Fairfaktur entwickelt die bereits erwähnten niedrigschwelligen Toolkits. In diesen bereiten wir die Expertise in den Bereichen Design, Marktzugang und Kommunikation für Kunsthandwerksorganisationen und Produzenten des Fairen Handels zielgruppengerecht und praxisorientiert auf. Unsere Ausgangsannahme ist dabei, dass die kleinen Unternehmen aus diesem Bereich wenig finanzielle und personelle Ressourcen haben, um eine Beratung in Anspruch zu nehmen. Die Toolkits dienen daher als Leitfaden. Sie umfassen Anleitungen und Werkzeuge, die eigenständig auch branchenübergreifend umgesetzt werden können. Die Toolkits werden über die WFTO, weitere Projektpartner und Netzwerke gestreut und langfristig öffentlich zugänglich sein, denn wir wollen über die teilnehmenden Organisationen hinaus möglichst viele weitere erreichen.

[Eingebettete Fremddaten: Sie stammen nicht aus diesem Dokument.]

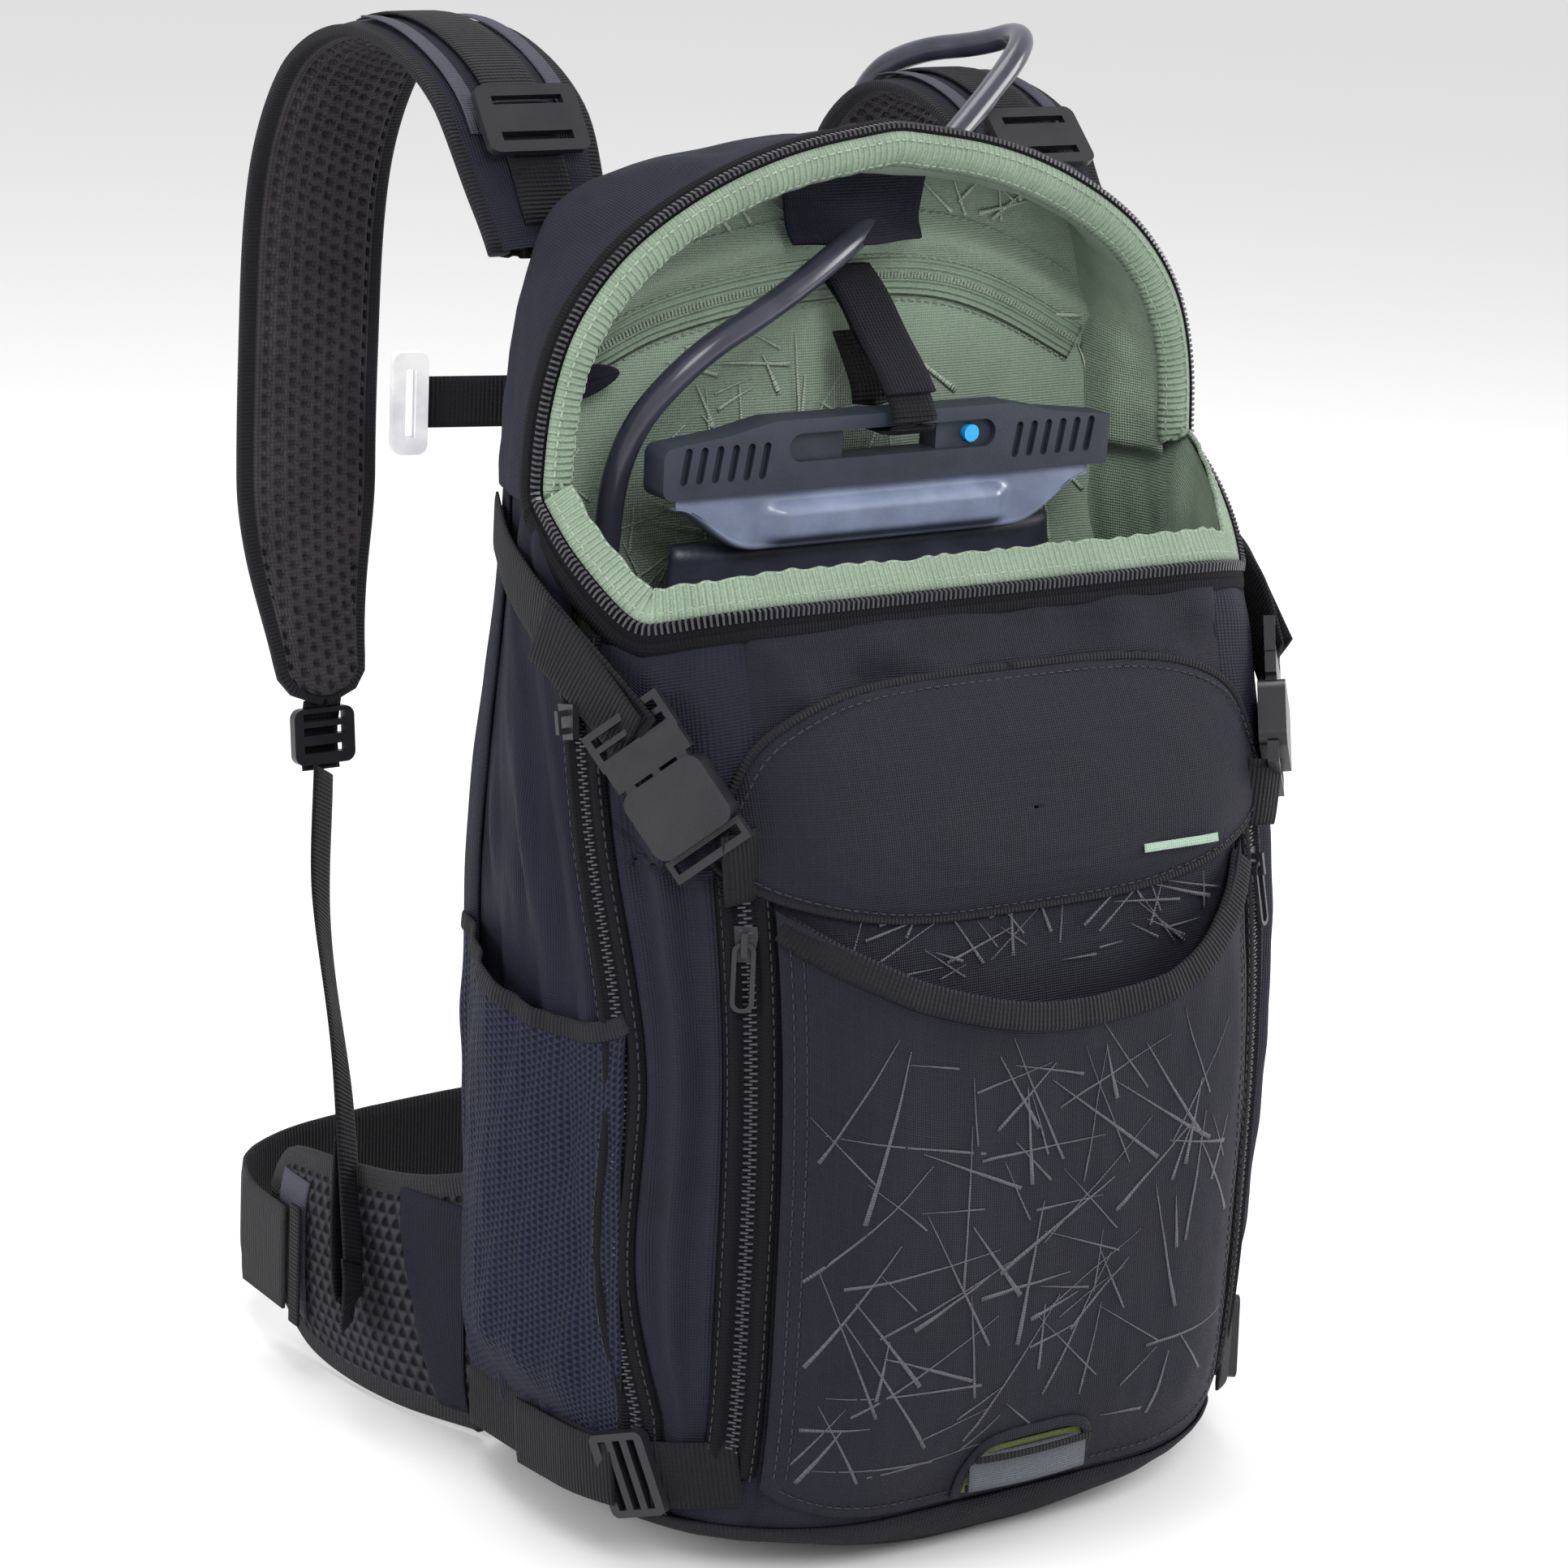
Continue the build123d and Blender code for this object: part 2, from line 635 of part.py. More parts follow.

Inwiefern ist die Brain City Berlin ein guter Standort für das Projekt?

Berlin hat nicht nur eine großartige Hochschullandschaft, sondern es finden sich hier auch spannende Unternehmen, die mit den Hochschulen kooperieren und großes Interesse daran haben, Fragestellungen aus und für die Praxis zu bearbeiten. Wir arbeiten an der ASH Berlin mit vielen Unternehmen, Verbänden und Vereinen an gemeinsamen Fragestellungen zusammen. Davon profitieren auch die Studierenden, zum Beispiel im Rahmen von Abschlussarbeiten.

Was hat Ihnen an dem Projekt Fairfaktur bisher besonders viel Spaß gemacht?  

Mir macht der Austausch innerhalb des ASH-Teams viel Spaß. Auch mit den Kolleginnen und Kollegen der HTW Berlin stehen wir regelmäßig und kollegial in Kontakt. Mein besonderes Highlight ist allerdings die Prototypen-Kollektion. Ich war begeistert, welch tolle Ideen die Studierenden in so kurzer Zeit entwickelt haben. Auch im Bereich der Beratung und Geschäftsmodellentwicklung arbeiten Studierende im Rahmen einer Lehrveranstaltung mit. So entstehen viele kreative Ideen und Ansätze, die wir im Projekt weiterverfolgen. (vdo)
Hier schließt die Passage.